In either scenario, food that is produced (using depleting and critical resources such as water) but not consumed is a colossal waste which we cannot afford to ignore. Food loss is also nutrition loss, productivity loss and therefore GDP loss. The 40% food loss in India translates to approximately $7.5 billion, and for a country where agriculture contributes 15% to GDP and employs 53% of the workforce, this is clearly unaffordable.
These are serious statistics, and unless there is an effort to address food loss factors systemically, the state of health and nutrition of our people will continue to be inadequate, as food loss means loss of macronutrients such as calories, fats, proteins; but even more alarming, it means loss of micronutrients because foods that are rich in micronutrients are also perishable — fruits, vegetables, poultry, fish, dairy, etc. Additionally, with urbanisation and rising incomes, the length of the food value chain also increases, as what people eat becomes less and less connected to where they live.
The Global Nutrition Report 2016 has highlighted India’s overall tardy progress in addressing chronic undernutrition, manifest in stunting (low weight for age), wasting (low weight for height) and micronutrient deficiency or “hidden hunger”.

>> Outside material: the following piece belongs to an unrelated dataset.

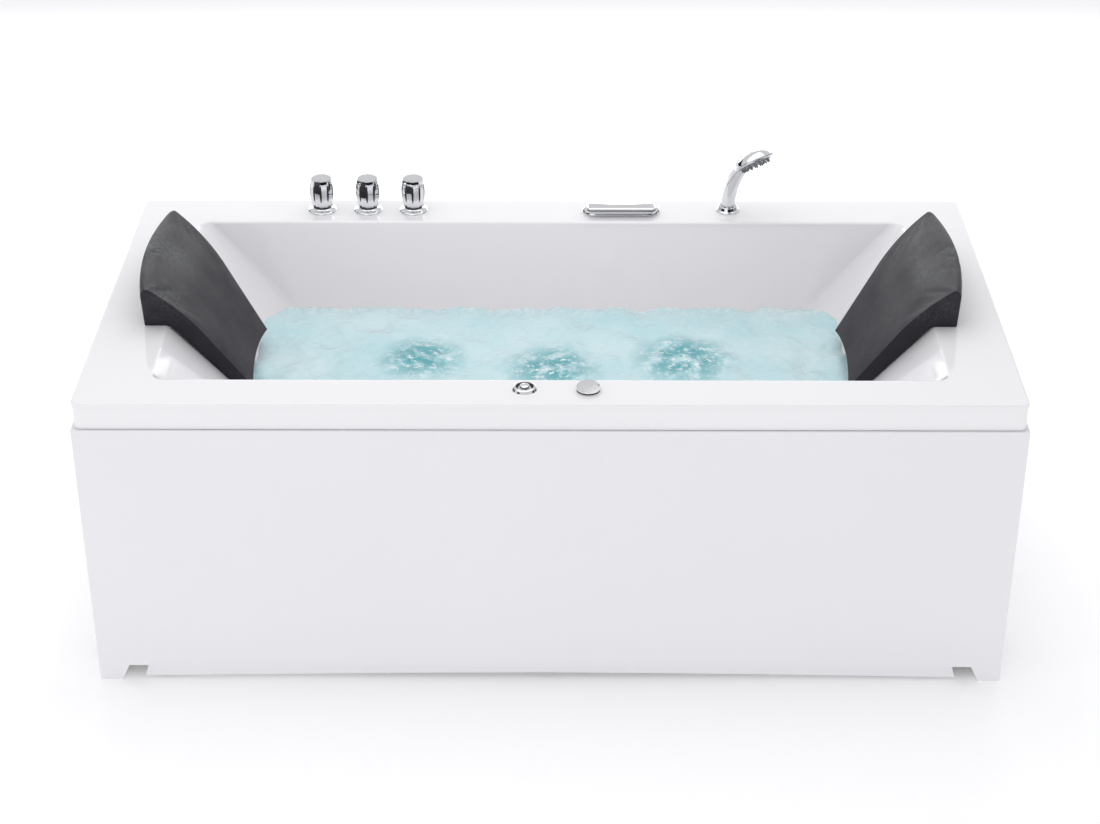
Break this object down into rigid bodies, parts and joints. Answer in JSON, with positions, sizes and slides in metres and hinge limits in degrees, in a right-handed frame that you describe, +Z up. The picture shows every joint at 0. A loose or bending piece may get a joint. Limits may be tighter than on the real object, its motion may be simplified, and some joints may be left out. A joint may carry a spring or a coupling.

Agriculture has to be one of the drivers of India’s growth, and even though we are the world’s third largest producer of food, our agriculture growth has fallen well below the targeted 4% over the last 15 years. According to the International Food Policy Research Institute, India needs to at least double its investment in agricultural research to double farmers’ incomes by 2022. This will not happen only with a focus on rice and wheat — more diversity is needed, with the addition of vegetables, fruits and dairy farming.

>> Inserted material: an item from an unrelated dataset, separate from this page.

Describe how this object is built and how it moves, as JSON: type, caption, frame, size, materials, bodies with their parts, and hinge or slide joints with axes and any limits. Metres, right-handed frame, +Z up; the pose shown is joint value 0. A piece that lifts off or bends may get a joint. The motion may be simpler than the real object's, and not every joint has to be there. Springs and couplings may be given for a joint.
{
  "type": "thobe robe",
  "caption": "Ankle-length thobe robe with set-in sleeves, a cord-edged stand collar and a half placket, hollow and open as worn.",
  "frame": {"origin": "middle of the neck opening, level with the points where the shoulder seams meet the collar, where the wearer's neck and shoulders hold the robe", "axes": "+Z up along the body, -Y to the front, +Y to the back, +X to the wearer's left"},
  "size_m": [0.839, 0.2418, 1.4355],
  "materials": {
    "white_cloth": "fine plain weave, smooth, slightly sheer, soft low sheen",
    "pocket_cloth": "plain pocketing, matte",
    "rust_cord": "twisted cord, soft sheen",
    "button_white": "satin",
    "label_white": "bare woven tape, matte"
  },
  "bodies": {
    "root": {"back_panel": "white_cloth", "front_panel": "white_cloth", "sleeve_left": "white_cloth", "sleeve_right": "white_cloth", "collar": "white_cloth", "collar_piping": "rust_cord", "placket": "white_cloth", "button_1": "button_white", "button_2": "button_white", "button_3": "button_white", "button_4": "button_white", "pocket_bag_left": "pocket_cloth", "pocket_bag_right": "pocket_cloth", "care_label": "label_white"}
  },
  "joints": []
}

Harnessing technology to increase agricultural productivity, where we lag both our potential and competitive benchmarks will be critical to our overall well-being. As an example, since the 1960s India’s groundwater irrigation has increased dramatically, and since the 1980s groundwater levels have been dropping, thus stressing the system. Groundwater recharge therefore becomes a critical variable to augment agricultural productivity. Further, imports of agricultural commodities have increased from 4% of GDP in 2008-09 to 5.5% of GDP in 2013-14, according to the Economic Survey. Edible oil imports alone in the last year cost us ₹65,000 crore ($10 billion). This need not be the case in future.
Dignified quality of life
To provide even a baseline and dignified quality of life to its people, India has to address enhancing agricultural productivity, crop diversification and eliminating food loss and waste with a firm resolve, backed with the right and timely action. The last must be done on priority as it deals with food already available. So the key question is, how do we minimise food loss given that the government wants this, businesses want this, and people want this?
There is clearly a structural and behavioural component to this, and the door is open for investment in food system infrastructure: storage, transportation, processing, etc; investment in information systems that help identify loss by crop and region so solutions can be specifically tailored to the problem; use of technology to better connect supply and demand; public-private partnerships with companies to reduce spoilage and loss; creation of food banking networks that work with civil society and development agencies on getting food already available to those that need it. Among the several priorities we have, minimising food loss has the potential to be transformative in multiple ways.
Vinita Bali is Chair of the Board of the Global Alliance for Improved Nutrition. Views expressed are personal.